As Valentine’s Day approaches, now is as good a time as any to remind employers how to manage office romances and how to avoid liability resulting from them. Outright Bans On Office Relationships Don’t Work. In any workplace, romantic workplace relationships are inevitable, regardless of any policies employers may put in place to prohibit them. These policies simply are unrealistic and ineffective, as policies that prohibit romantic relationships between coworkers merely prompt employees to hide the relationship and lie to cover their tracks. As you can imagine, this behavior does not bode well for a happy, productive workforce … and that’s before the relationship heads south. Imagine trying to supervise an employee who just got dumped by her (covert workplace) boyfriend. When you ask her what’s going on with her performance, she either lies and tells you nothing, which perpetuates the secret, or she unleashes the tale of the forbidden affair and all its details. This leaves you, the employer, with two choices. You either enforce your “Workplace Relationships Are Prohibited” policy, which means you may have to fire two good employees for something that likely could have been avoided, or you choose not to enforce your policy, which sends a message to your employees that you don’t enforce your policies.  And keep in mind co-workers will know about the relationship long before you ever do, so they will know when you choose not to do anything about it. As you can see, a prohibition on these relationships is not only unrealistic, it’s ineffective and distracting. So, to avoid that awkward situation, recognize that these relationships happen, and put policies and procedures in place to manage them when they do. Steps for Employing a Workplace Relationship Strategy

  1. Require Disclosure Of Office Relationships.

Rather than banning workplace relationships, a more targeted policy that requires employees to disclose romantic relationships and prohibits such relationships when they involve employees that are in a supervisor-subordinate relationship with each other will be your best approach. Once a workplace relationship is disclosed, the employer can make clear to the employees how they are expected to behave in the workplace (e.g., leaving personal issues for non-working hours, no public displays of affection, etc.) In the event a supervisor/subordinate relationship is disclosed, liability risks are heightened. In addition to potential sexual harassment claims from the subordinate employee if the relationship sours, employers also are likely to face complaints from other employees about perceived favoritism. As a result, once such a relationship is disclosed, the company should review its workforce needs to determine if a transfer or schedule change for either or both of the employees is appropriate to accommodate the relationship. If such an accommodation cannot be made, employees should be informed that if they plan to continue the relationship, they will be given a brief period of time to decide whether one or the other should resign or they may be subject to termination. There is another reason for taking such a severe step. If a relationship between co-workers turns into a complaint of sexual harassment, the employer can be found liable only if it was negligent either in discovering or remedying the harassment. When a supervisor / subordinate relationship sours, however, it will be far easier for the subordinate employee to allege and perhaps even prove that the harassment resulted in a tangible employment action against him or her, in which case the employer will be held strictly, or automatically, liable.
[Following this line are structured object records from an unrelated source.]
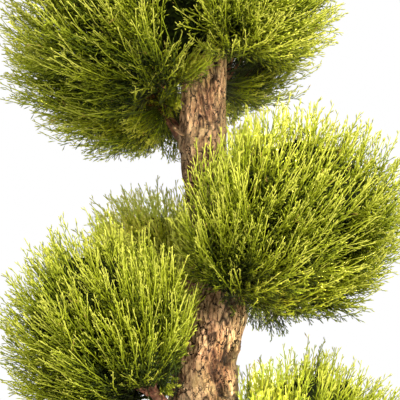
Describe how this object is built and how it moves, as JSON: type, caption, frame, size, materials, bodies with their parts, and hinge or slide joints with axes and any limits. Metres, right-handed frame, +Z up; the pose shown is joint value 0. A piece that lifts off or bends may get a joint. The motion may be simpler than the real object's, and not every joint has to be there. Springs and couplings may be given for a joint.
{
  "type": "potted cypress",
  "caption": "Cypress trained as a cloud tree: winding bark trunk carrying round feathery foliage pompons, planted in soil in a plain turned clay pot.",
  "frame": {"origin": "centre of the pot's flat base, on the surface it stands on", "axes": "+Z up along the pot's axis, +X to the right and +Y away from the viewer as the tree is usually seen"},
  "size_m": [0.4319, 0.3739, 1.1499],
  "materials": {
    "terracotta": "unglazed fired clay, matt, with faint lime bloom",
    "potting_soil": "dark crumbly peat and bark compost, matt",
    "cypress_bark": "rough fissured bark, tan plates over dark cracks",
    "young_bark": "smooth reddish brown young bark",
    "cypress_foliage": "fine scaly sprays, bright yellow green tips over dark green"
  },
  "bodies": {
    "root": {"pot": "terracotta", "potting_soil": "potting_soil", "trunk": "cypress_bark", "branch_crown": "young_bark", "branch_right_middle": "young_bark", "branch_left_front": "young_bark", "branch_left_back": "young_bark", "branch_right_lower": "young_bark", "branch_left_lower": "young_bark", "foliage_crown": "cypress_foliage", "foliage_right_middle": "cypress_foliage", "foliage_left_front": "cypress_foliage", "foliage_left_back": "cypress_foliage", "foliage_right_lower": "cypress_foliage", "foliage_left_lower": "cypress_foliage"}
  },
  "joints": []
}
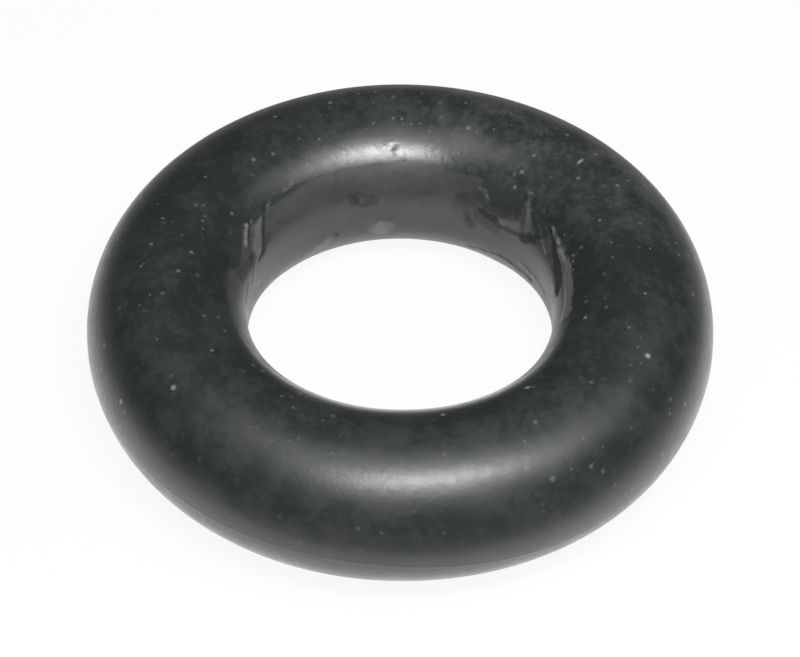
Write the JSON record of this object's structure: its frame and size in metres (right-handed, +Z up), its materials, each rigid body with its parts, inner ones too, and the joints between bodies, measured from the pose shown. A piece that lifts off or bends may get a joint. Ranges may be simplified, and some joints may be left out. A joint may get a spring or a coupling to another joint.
{
  "type": "dishwasher gasket",
  "caption": "Thick round-section rubber sealing ring that stretches over a spigot, with a narrow straight land around its bore.",
  "frame": {"origin": "on the ring's axis, in the plane that the ring lies on", "axes": "+Z up along the ring's axis; the ring is round, so +X and +Y are free, and both lie in the plane that it rests on"},
  "size_m": [0.0202, 0.0202, 0.0052],
  "materials": {
    "rubber": "satin black, matt and lightly dusty on the cord, glossier on the land"
  },
  "bodies": {
    "root": {"gasket_ring": "rubber"}
  },
  "joints": []
}
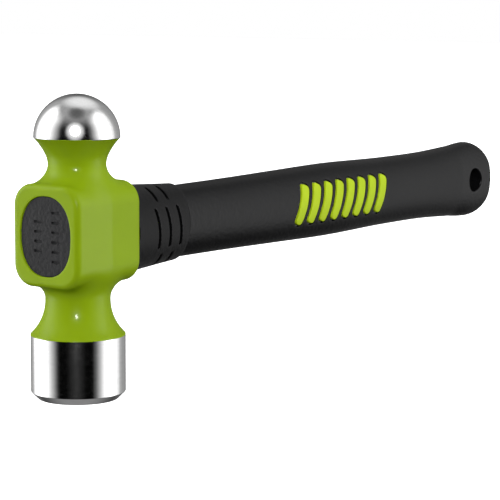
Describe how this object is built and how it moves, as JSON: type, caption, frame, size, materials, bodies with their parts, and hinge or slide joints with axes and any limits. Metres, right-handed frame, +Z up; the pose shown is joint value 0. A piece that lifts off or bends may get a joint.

  1. Have Employees Enter Into a Consensual Relationship Agreement, i.e., A Love Contract.

Some employers may wish to take the additional step of requiring the involved employees to enter into a Consensual Relationship Agreement, (a/k/a, a “love contract”) that establishes workplace guidelines for workplace dating or romantically involved coworkers. The purpose of the agreement is to create additional evidence to limit employer liability in the event that the romantic relationship ends. A love contract is kind of like a pre-nuptial agreement between the two employees involved in the relationship. Instead of dividing assets ahead of time though, it protects the employer and provides that if (when) the relationship fails, neither employee will blame (sue) the company. Although employers may be squeamish about approaching their employees about signing these contracts, the benefit to the employer is that the contract can require the employees to waive claims that may have already accrued prior to the signing of the agreement. So what else should be in a love contract? Typically, a love contract (1) requires the two employees to declare that their romantic relationship is voluntarily and without any type of coercion or duress; (2) requires them to commit that they will not engage in any conduct that would interfere with their work performance and obligations; and (3) reminds them of the company’s anti-harassment and anti-discrimination policies. Finally, another helpful feature that can be included in a love contract is a binding arbitration clause. This type of clause makes arbitration the only grievance process available to the romantically-linked employees and eliminates the possibility of a sexual harassment lawsuit if (when) the relationship ends. Key Takeaways An employer can best handle employee relationships when they are aware of them. If they don’t know about the coworkers’ romantic relationship, the damage is often already done by the time an issue surfaces. Therefore, employers should consider policies that require full disclosure of personal romantic relationships or even require employees to enter into love contracts. Most importantly, employers should be certain that they have updated their anti-harassment policies and that they have appropriately disseminated their complaint procedures to their workforces.